Outside the meeting, Morris opened up about the conversation the Crater Planning District Commission has had with businesses regarding the proposed pipeline and their thoughts on it moving through the western reaches of the district.
“And we know throughout the Crater District, there are many businesses, corporations, and manufacturers who are really looking forward to having natural gas available in the quantities that they need it,” he said. “We also feel, in working with the ACP team, that they have taken mitigation measure to realign the pipeline based on comments that local landowners and others have made.”

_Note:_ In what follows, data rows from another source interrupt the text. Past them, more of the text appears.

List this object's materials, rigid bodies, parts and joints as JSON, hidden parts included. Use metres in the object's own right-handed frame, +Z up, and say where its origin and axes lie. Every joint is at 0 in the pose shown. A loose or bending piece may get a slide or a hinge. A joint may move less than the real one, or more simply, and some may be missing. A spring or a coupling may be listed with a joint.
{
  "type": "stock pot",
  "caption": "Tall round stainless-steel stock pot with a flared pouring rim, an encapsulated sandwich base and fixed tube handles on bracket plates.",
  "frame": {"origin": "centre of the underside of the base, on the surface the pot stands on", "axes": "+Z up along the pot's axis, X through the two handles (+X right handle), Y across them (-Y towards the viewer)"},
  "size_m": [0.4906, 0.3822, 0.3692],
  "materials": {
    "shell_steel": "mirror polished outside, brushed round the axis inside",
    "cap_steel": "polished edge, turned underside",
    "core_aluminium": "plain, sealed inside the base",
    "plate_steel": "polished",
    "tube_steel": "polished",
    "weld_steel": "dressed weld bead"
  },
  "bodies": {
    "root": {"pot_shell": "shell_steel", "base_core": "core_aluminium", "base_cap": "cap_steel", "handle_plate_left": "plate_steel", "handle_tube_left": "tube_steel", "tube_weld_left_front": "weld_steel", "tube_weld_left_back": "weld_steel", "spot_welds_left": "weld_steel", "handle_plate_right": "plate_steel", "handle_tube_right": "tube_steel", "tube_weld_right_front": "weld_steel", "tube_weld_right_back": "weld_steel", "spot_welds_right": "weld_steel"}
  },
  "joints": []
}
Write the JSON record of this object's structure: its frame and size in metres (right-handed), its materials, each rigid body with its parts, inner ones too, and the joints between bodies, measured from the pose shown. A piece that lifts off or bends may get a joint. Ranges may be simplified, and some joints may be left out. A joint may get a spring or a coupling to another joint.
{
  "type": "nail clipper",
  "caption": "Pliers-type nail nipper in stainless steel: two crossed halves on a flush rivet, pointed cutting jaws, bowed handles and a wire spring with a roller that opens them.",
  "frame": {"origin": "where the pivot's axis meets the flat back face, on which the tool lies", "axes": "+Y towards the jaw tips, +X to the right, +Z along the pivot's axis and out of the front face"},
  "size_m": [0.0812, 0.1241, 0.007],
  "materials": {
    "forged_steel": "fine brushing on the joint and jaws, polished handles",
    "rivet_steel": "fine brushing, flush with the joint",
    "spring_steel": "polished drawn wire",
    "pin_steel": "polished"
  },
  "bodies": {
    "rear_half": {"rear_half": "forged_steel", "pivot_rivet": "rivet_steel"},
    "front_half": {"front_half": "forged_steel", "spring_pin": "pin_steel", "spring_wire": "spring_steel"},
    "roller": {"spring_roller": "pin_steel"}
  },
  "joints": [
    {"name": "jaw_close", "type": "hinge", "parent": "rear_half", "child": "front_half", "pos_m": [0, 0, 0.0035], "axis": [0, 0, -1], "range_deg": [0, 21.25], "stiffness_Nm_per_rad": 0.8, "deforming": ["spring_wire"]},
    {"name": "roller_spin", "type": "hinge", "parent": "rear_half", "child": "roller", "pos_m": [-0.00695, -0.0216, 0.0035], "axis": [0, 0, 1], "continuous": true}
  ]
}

While many others spoke to the possible economic stimulus the ACP would have on the region and state, others, such as Sierra Club Conservation Program Manager Zachary Jarjoura broke down the many aspects of the environmental organization’s opposition to the ACP.
“There are issues of landowner and property rights as significant amounts of the pipeline will go on people’s property through eminent domain so that is one issue,” he said, adding that “a lot of the gas that will travel through the line is fracked gas, which is an extremely energy intensive but also environmentally damaging practice for extracting fossil fuels.”
According to Dominion Energy, “Most of the natural gas produced in the United States for the last several decades has been produced [through] hydraulic fracturing, or fracking.
“Hydraulic fracturing, or “fracking,” has been reviewed by county, state, and federal regulatory agencies and is a regulated activity,” the company said in a frequently asked question document, adding that the previous presidential administration and the Environmental Protection Agency “[believes] that modern drilling techniques have provided new sources of energy that will result in cleaner air” and reduce America’s dependence on foreign energy sources.
Jarjoura said the construction of the pipeline will only further extend the nation’s reliance on fossils fuels for decades to come.
“Building fossil fuel infrastructure like fracked gas pipelines locks us into using fossil fuels for 20, 30, 40 years and we know we have got to transition away from fossil fuels,” he said. “Not snapping our fingers and stopping tomorrow, but building energy-efficient infrastructure that needs to be clean, not things like pipelines.”
While some localities where the Atlantic Coast Pipeline is expected to cross through their community have spoken for and against the issue, Dinwiddie leaders said they decided to remain “neutral” on the pipeline.
“Our Board wondered if we needed a resolution in favor or against the pipeline but it was decided to not take a side,” Dinwiddie County Administrator Kevin Massengill said. “We are looking at it from the perspective of it being a Commonwealth-wide impact. For Virginia to have the gas pipeline for bigger economic development projects in the state, we don’t see a direct benefit for Dinwiddie on this project.”
It is now up to the state to process the tens of thousands of comments from Virginians on both the Atlantic Coast and Mountain Valley pipelines and the additional water quality conditions, with staff being tasked with preparing “draft responses to the comments and recommendations for the State Water Control Board’s consideration at a meeting this fall.”